* [REQUIREMENTS]:
Copy the listing below line for line, starting at its first line and ending with the line that has "return (back *" in it. Add nothing.
** BEGIN PROVIDED DATA **
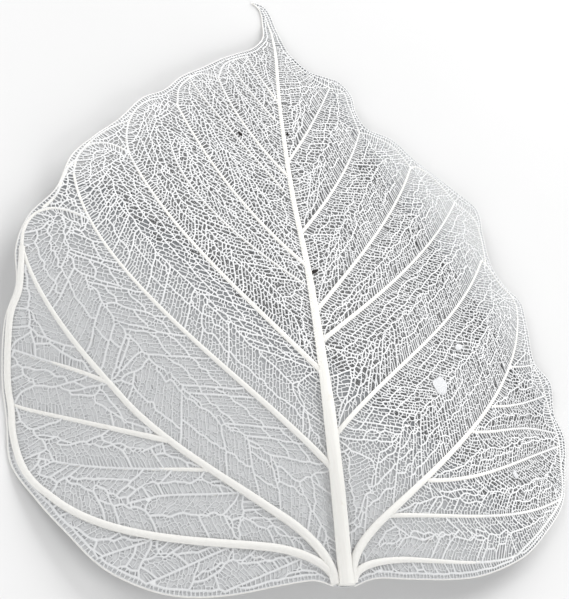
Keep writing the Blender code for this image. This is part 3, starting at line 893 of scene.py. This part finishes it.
# Strands that turn by less than STRAIGHT, the sine of the angle, have no corner. Where a hole
# would be smaller than SMALLEST_HOLE in square mm, its strands are slimmed by the next factor.
STRAIGHT = 0.3
SMALLEST_HOLE = 0.008
SLIMMER = (1.0, 0.8, 0.6, 0.4)


def corner_offset(point, before, after, half_before, half_after):
    """From a strand joint to the corner of the hole on its left, between two strands."""
    back = (before - point).normalized()
    ahead = (after - point).normalized()
    spread = ahead.cross(back)
    if abs(spread) < STRAIGHT and ahead.dot(back) < 0:
        return Vector((-ahead.y, ahead.x)) * (half_before + half_after) / 2
    spread = math.copysign(max(abs(spread), STRAIGHT), spread)
    return (back * half_after + ahead * half_before) / spread


def hole_corners(face, half_layer):
    """Corners of the hole in one mesh of the net, or None where its strands fill it."""
    ring = [loop.vert.co.to_2d() for loop in face.loops]
    halves = [loop.edge[half_layer] for loop in face.loops]
    for slimness in SLIMMER:
        corners = []
        for i, point in enumerate(ring):
            after = ring[(i + 1) % len(ring)]
            corners.append(point + corner_offset(point, ring[i - 1], after,
                                                 halves[i - 1] * slimness, halves[i] * slimness))
        turned = any((corners[i] - corners[i - 1]).dot(ring[i] - ring[i - 1]) <= 0
                     for i in range(len(ring)))
        area = sum(a.cross(b) for a, b in zip(corners, corners[1:] + corners[:1])) / 2
        if not turned and area > SMALLEST_HOLE:
            return [corner.to_3d() for corner in corners]
    return None


# The edge of a strand is lower than its middle, and painted greyer as shade. Underneath all is
# painted grey as shade.
CROWN_SHARE = 0.8
SHADED_EDGE = 0.62
SHADED_UNDERSIDE = 0.13
HOLE_INSET = 0.01
# Half the film's thickness and the width of its edge in mm, and how clean it is where it is full.
FILM_HALF = 0.03
FILM_EDGE = 0.03
CLEAN_FILM = 0.5
SHARP_ON_NET = 40.0


def open_and_close(net):
    """Open each mesh of a flat net or span it with film, crown its strands and make it solid."""
    half_layer = net.edges.layers.float['half']
    tall_layer = net.verts.layers.float['tall']
    clean_and_lit_layer = net.verts.layers.float['clean_and_lit']
    film_layer = net.faces.layers.float['film']
    upside_down = [face for face in net.faces if face.normal.z < 0]
    bmesh.ops.delete(net, geom=upside_down, context='FACES')
    for vert in net.verts:
        if vert.is_boundary:
            vert[tall_layer] *= CROWN_SHARE
    holes = {face: hole_corners(face, half_layer) for face in net.faces}
    holes = {face: corners for face, corners in holes.items() if corners}
    tops = {face: [(vert[tall_layer], vert[clean_and_lit_layer]) for vert in face.verts] for face in holes}
    bmesh.ops.inset_individual(net, faces=list(holes), thickness=HOLE_INSET)
    for face, corners in holes.items():
        for vert, corner, (tall, clean_and_lit) in zip(face.verts, corners, tops[face]):
            vert.co = corner
            vert[tall_layer] = tall * CROWN_SHARE
            # Painted shade: the strand's edge is greyer.
            vert[clean_and_lit_layer] = clean_and_lit * SHADED_EDGE
    closed = [face for face in holes if face[film_layer]]
    opened = [face for face in holes if not face[film_layer]]
    bmesh.ops.delete(net, geom=opened, context='FACES_ONLY')
    bmesh.ops.inset_individual(net, faces=closed, thickness=FILM_EDGE)
    # Painted shade: the thinner the film, the darker its grey, as the shade under the leaf would show
    # through it.
    for face in closed:
        for vert in face.verts:
            vert[tall_layer] = FILM_HALF
            vert[clean_and_lit_layer] = CLEAN_FILM * face[film_layer]
    under = set(net.verts)
    under_faces = net.faces[:]
    bmesh.ops.extrude_face_region(net, geom=under_faces, use_keep_orig=True)
    bmesh.ops.reverse_faces(net, faces=under_faces)
    for vert in net.verts:
        vert.co.z = NET_MIDDLE + (-vert[tall_layer] if vert in under else vert[tall_layer])
        # Painted shade: all underneath is grey.
        if vert in under:
            vert[clean_and_lit_layer] = SHADED_UNDERSIDE


# Bleached net: cooler white than the veins, thin as thread and dead matt, so only the light's
# fall tells one strand from the next. Its fibres are too fine to see, so its two tones lie in
# clouds about 3 mm across.
net_fibre = fibre_material('bleached_net_fibre', '#FAFAFA', '#EFF0F1', '#D0C5B5',
                           fleck_share=0.15, per_metre=(350.0, 350.0, 350.0),
                           roughness=0.8, bump=0.0)

# The net is laid in six parts that meet under veins, so that none is too heavy. The midrib parts
# left from right, but for its last points, where the drip tip turns back.
TIP_POINTS = 6
part_layer = net.faces.layers.int.new('part')
dividers = {}
for name in ('l3', 'l5', 'r3', 'r5'):
    line = vein_line(SIDE_VEINS[name][0][:CURVE + 1])
    dividers[name] = ([abs(p.x) for p in line], [p.y for p in line])
midrib_at = ([p.y for p in midrib_line[:-TIP_POINTS]], [p.x for p in midrib_line[:-TIP_POINTS]])
for face in net.faces:
    middle = face.calc_center_median()
    side = 'l' if middle.x < np.interp(middle.y, *midrib_at) else 'r'
    passed = [middle.y > np.interp(abs(middle.x), *dividers[side + number]) for number in '35']
    face[part_layer] = 'lr'.index(side) * 3 + sum(passed)
PARTS = ('net_lower_left', 'net_middle_left', 'net_upper_left',
         'net_lower_right', 'net_middle_right', 'net_upper_right')
for part, name in enumerate(PARTS):
    piece = net.copy()
    layer = piece.faces.layers.int['part']
    others = [face for face in piece.faces if face[layer] != part]
    bmesh.ops.delete(piece, geom=others, context='FACES')
    open_and_close(piece)
    lay_piece(name, piece, net_fibre, sharp=SHARP_ON_NET)
net.free()

# Free ends
# Many of the finest strands grew into a mesh and stopped there: short thorns of the same fibre,
# fixed to the net at their thick end.

# How far a thorn reaches on the way across its mesh, and its radii at its root and its end for
# a fine strand's half width.
FREE_SHARE = (0.5, 0.8)
THORN_ROOT = 1.1
THORN_END = 0.6
THORN_SIDES = 5
ALL_SMOOTH = 180.0
bm = bmesh.new()
for start, end, _ in free_ends:
    way = (end - start) * draw.uniform(*FREE_SHARE)
    if way.length < SHORTEST_STRAND:
        continue
    middle = start + way / 2
    turn = math.atan2(way.y, way.x)
    pose = (Matrix.Translation((middle.x, middle.y, NET_MIDDLE)) @ Matrix.Rotation(turn, 4, 'Z')
            @ Matrix.Rotation(math.pi / 2, 4, 'Y'))
    bmesh.ops.create_cone(bm, cap_ends=True, segments=THORN_SIDES, depth=way.length, matrix=pose,
                          radius1=FINE_HALF * THORN_ROOT, radius2=FINE_HALF * THORN_END)
clean_and_lit_layer = bm.verts.layers.float.new('clean_and_lit')
# Painted shade: thorns are grey underneath, and greyer at the base and the left lobe.
for vert in bm.verts:
    upper = vert.co.z > NET_MIDDLE
    vert[clean_and_lit_layer] = clean_and_lit_at(vert.co, CLEAN_FINE, NET_SHADED) if upper else SHADED_UNDERSIDE
lay_piece('free_ends', bm, net_fibre, sharp=ALL_SMOOTH)

# Scraps of the blade
# A few scraps of the old blade cling to the net, thin as paper: bleached white ones on the right.
# Beside the midrib dark flakes of the same make are painted shade, standing for small dark holes.

# Middle in mm, half length, half width and turn in degrees.
WHITE_SCRAPS = [((24.8, 32.7), 1.8, 1.6, 60.0), ((31.2, 40.8), 0.9, 0.6, 20.0),
                ((38.2, 17.4), 0.8, 0.5, 100.0)]
# Painted shade: dark flakes where the net has small holes that look dark.
HOLE_SHADE_SPECKS = [((2.5, 52.4), 0.95, 0.34, 28.0), ((-7.8, 80.7), 0.55, 0.33, -55.0),
               ((2.3, 82.8), 0.4, 0.25, 95.0)]
SCRAP_CORNERS = 14
# How far out the corners lie and how wide the rim is, for a scrap of radius 1.
RAGGED = (0.84, 1.06)
SCRAP_RIM = 0.25
# In mm.
SCRAP_THICKNESS = 0.09
SCRAP_CURL = 0.12


def scrap(bm, middle, half_length, half_width, turn):
    """A ragged disc, crowned in its middle and curled at its rim, that rests on the net."""
    rim = bmesh.ops.create_circle(bm, cap_ends=True, segments=SCRAP_CORNERS, radius=1.0)['verts']
    disc = rim[0].link_faces[0]
    for vert in rim:
        vert.co *= draw.uniform(*RAGGED)
        vert.co.z = draw.uniform(0.0, SCRAP_CURL)
    bmesh.ops.inset_individual(bm, faces=[disc], thickness=SCRAP_RIM, depth=SCRAP_CURL / 2)
    crown = bmesh.ops.poke(bm, faces=[disc])['faces']
    top = {face for vert in rim for face in vert.link_faces} | set(crown)
    solid = bmesh.ops.extrude_face_region(bm, geom=list(top), use_keep_orig=True)['geom']
    bmesh.ops.reverse_faces(bm, faces=list(top))
    raised = [item for item in solid if isinstance(item, bmesh.types.BMVert)]
    bmesh.ops.translate(bm, verts=raised, vec=(0.0, 0.0, SCRAP_THICKNESS))
    whole = {vert for face in top for vert in face.verts} | set(raised)
    rest = NET_MIDDLE + STRAND_HEIGHT * FINE_HALF
    pose = (Matrix.Translation((*middle, rest)) @ Matrix.Rotation(math.radians(turn), 4, 'Z')
            @ Matrix.Diagonal((half_length, half_width, 1.0, 1.0)))
    bmesh.ops.transform(bm, matrix=pose, verts=list(whole))


# Dead leaf tissue, matt and rough as paper, mottled in spots about 0.4 mm across: the bleached
# scraps are white. The dark flakes are painted shade, brown black, for small dark holes in the net.
for name, scraps, *tissue_and_shade_tones in (
        ('white_scraps', WHITE_SCRAPS, 'bleached_leaf_tissue', '#EAEAEB', '#C8CACD', '#C0B8AC'),
        ('dark_specks', HOLE_SHADE_SPECKS, 'dark_leaf_tissue', '#2A2422', '#181412', '#3A322C')):
    tissue_and_hole_shade = fibre_material(*tissue_and_shade_tones, fleck_share=0.2, per_metre=(2500.0, 2500.0, 2500.0),
                            roughness=0.85, bump=0.4)
    bm = bmesh.new()
    for place in scraps:
        scrap(bm, *place)
    clean_and_lit_layer = bm.verts.layers.float.new('clean_and_lit')
    for vert in bm.verts:
        vert[clean_and_lit_layer] = 1.0
    lay_piece(name, bm, tissue_and_hole_shade)

# Floor, light and camera
# A plain pale board carries the leaf. Wide soft lamps stand round it, so that the floor under
# the net lies in its shade while the ridges of the veins stay bright.

# Half the board's side in metres.
FLOOR_HALF = 1.5
bm = bmesh.new()
bmesh.ops.create_grid(bm, x_segments=1, y_segments=1, size=FLOOR_HALF)
mesh = bpy.data.meshes.new('floor')
bm.to_mesh(mesh)
bm.free()
floor = in_scene('floor', mesh)
# Matt white card: one soft pale tone, mottled so faintly that only its evenness tells the eye
# that it is dull paper and not plastic.
board = bpy.data.materials.new('matt_white_board')
board.use_nodes = True
tree = board.node_tree
place = add(tree, 'ShaderNodeTexCoord').outputs['Object']
mottle = noise(tree, place, scale=30.0, detail=3.0)
tone = mixed(tree, mottle, linear('#DADADA'), linear('#DEDEDE'))
tree.links.new(tone, tree.nodes['Principled BSDF'].inputs['Base Color'])
tree.nodes['Principled BSDF'].inputs['Roughness'].default_value = 0.9
mesh.materials.append(board)

# Sizes in metres. Each lamp has its azimuth and its height in degrees, and its power in watts.
LAMP_DISTANCE = 1.2
LAMP_SIZE = 0.9
LAMPS = [('lamp_upper_right', 50.0, 26.0, 16.0), ('lamp_upper_left', 140.0, 26.0, 10.5),
         ('lamp_lower_right', 320.0, 26.0, 10.0), ('lamp_lower_left', 230.0, 26.0, 9.5)]
for name, azimuth, elevation, power in LAMPS:
    turn = math.radians(azimuth)
    lift = math.radians(elevation)
    away = Vector((math.cos(turn) * math.cos(lift), math.sin(turn) * math.cos(lift),
                   math.sin(lift)))
    lamp = bpy.data.lights.new(name, 'AREA')
    lamp.size = LAMP_SIZE
    lamp.energy = power
    holder = in_scene(name, lamp)
    holder.location = away * LAMP_DISTANCE
    holder.rotation_euler = away.to_track_quat('Z', 'Y').to_euler()

ROOM_LIGHT = 0.13
world = bpy.data.worlds.new('soft_room')
bpy.context.scene.world = world
world.use_nodes = True
world.node_tree.nodes['Background'].inputs['Color'].default_value = (1.0, 1.0, 1.0, 1.0)
world.node_tree.nodes['Background'].inputs['Strength'].default_value = ROOM_LIGHT
bpy.context.scene.view_settings.view_transform = 'Standard'

# The camera looks down on the leaf from the lower left, about 50 degrees above the surface. Its
# place is in mm from the midrib's foot, and its axes point right, up and back.
CAMERA_PLACE = (-73.08, -23.79, 122.28)
CAMERA_AXES = ((0.88689, -0.13328, 0.44234), (-0.10054, 0.87885, 0.46639),
               (-0.45090, -0.45811, 0.76604))
camera = bpy.data.cameras.new('camera')
camera.lens = 55.0
camera.sensor_width = 36.0
camera.clip_start = 0.005
camera.clip_end = 20.0
viewer = in_scene('camera', camera)
turned = Matrix(CAMERA_AXES).transposed().to_4x4()
shift = Vector((CAMERA_PLACE[0] - OUTLINE_MIDDLE[0], CAMERA_PLACE[1] - OUTLINE_MIDDLE[1],
                CAMERA_PLACE[2])) * MM
viewer.matrix_world = Matrix.Translation(shift) @ turned
bpy.context.scene.camera = viewer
** END PROVIDED DATA **
* [OUTPUT FOR THIS TASK]:
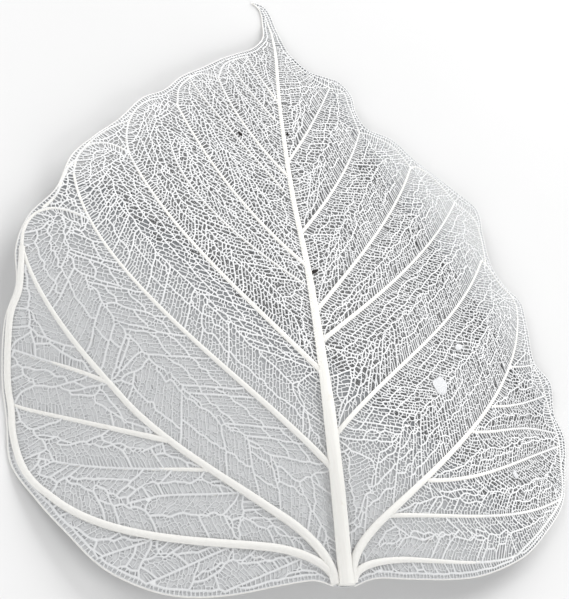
Keep writing the Blender code for this image. This is part 3, starting at line 893 of scene.py. This part finishes it.
# Strands that turn by less than STRAIGHT, the sine of the angle, have no corner. Where a hole
# would be smaller than SMALLEST_HOLE in square mm, its strands are slimmed by the next factor.
STRAIGHT = 0.3
SMALLEST_HOLE = 0.008
SLIMMER = (1.0, 0.8, 0.6, 0.4)


def corner_offset(point, before, after, half_before, half_after):
    """From a strand joint to the corner of the hole on its left, between two strands."""
    back = (before - point).normalized()
    ahead = (after - point).normalized()
    spread = ahead.cross(back)
    if abs(spread) < STRAIGHT and ahead.dot(back) < 0:
        return Vector((-ahead.y, ahead.x)) * (half_before + half_after) / 2
    spread = math.copysign(max(abs(spread), STRAIGHT), spread)
    return (back * half_after + ahead * half_before) / spread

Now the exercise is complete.